At the same time, we have seen the growth of investment practices – falling variously under the headings such as responsible, social, sustainable, or impact investing – that are meant to take important environmental and social challenges into account. Integrating Environmental, Social, and Governance (ESG) information into financial decision-making – a practice nominally subscribed to by ever increasing numbers of the world’s investors — has been put forward as a way to improve long-term investment performance by better aligning investment outcomes with the interests of society.
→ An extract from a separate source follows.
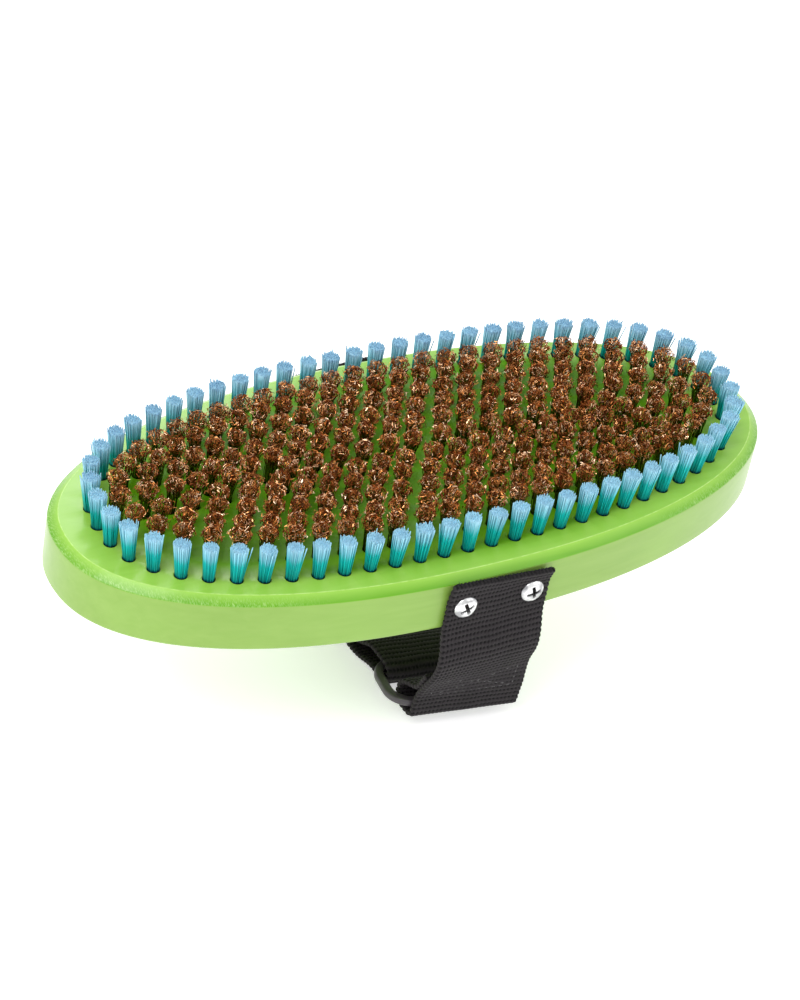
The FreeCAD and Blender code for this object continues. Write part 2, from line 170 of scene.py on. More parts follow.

And there is also an increasing number of investors who seek to intentionally use the tools of finance to create outsized social and environmental benefits.
Implicit in both the call from policymakers to mobilize finance to public purpose, and the growth of investors explicitly address ESG issues and social impact, is a critique of business as usual. Finance, they imply, will not answer social challenges on its own. So what can be done to accelerate the change that they seek?
One way to tackle this challenge is to work on how things become investable – how the systems that produce investment opportunities can better prioritize the social and environmental goals towards which investment is meant to turn.
Over the past several years, we at the Initiative for Responsible Investment have worked, with our colleagues at the Kresge Foundation, NRDC, and others, on a set of projects that have focused on the question of organizing demand for investment with a public purpose, often with a focus on the built environment. The projects try to address both strategies to help coordinate disparate stakeholders and resources in ways that allow investment to take shape differently; and on mechanisms to ensure that the social and environmental goals of the investment are met.
Here are four brief lessons from that work:
- Strategic priority setting is a question of governance. The priorities around which investment is organized need the political and civic legitimacy to allocate scarce resources towards their highest use, and to constrain finance to the community’s goals. Effective governance can help give confidence to investors that projects will be seen through to the end, and also mitigate against the threats of rent-seeking and green-washing.
- There is a need for standards that define what constitutes public purpose investing. Significant progress has been made in helping define green bonds, or targeted investment in low- to moderate income areas; and there are labor and human rights standards that can help shape how investments are made – but there is still significant work in making these standards the accepted framework for projects, the coordination mechanism that integrates resources from public, private, and civil society sectors.
- Specialist investment functions – taken on by institutions like community finance institutions or green banks, development finance institutions or foundations –can play vital roles in paving the way for motivated investors. There is often extra work to be done in rethinking how finance can better serve public purpose, in crowding in investors, that requires a different way of thinking about the goals and tools that investors have. We might think of this work as research and development for socially motivated finance, and policymaker and investors should support it.
- Finally, work on organizing demand for particular kinds of social investment takes on meaning within the broader discussions of how to rethink the role of private investors in the world’s challenges – the sort of thing covered in UNEP FI’s recent Inquiry into the Design of a Sustainable Financial System. I suspect that the research and development that goes into organizing demand can help identify the sorts of tangible activities that can lay the groundwork for the broad-based systemic policy and cultural changes that may be needed to take on challenges like delivering on the SDGs.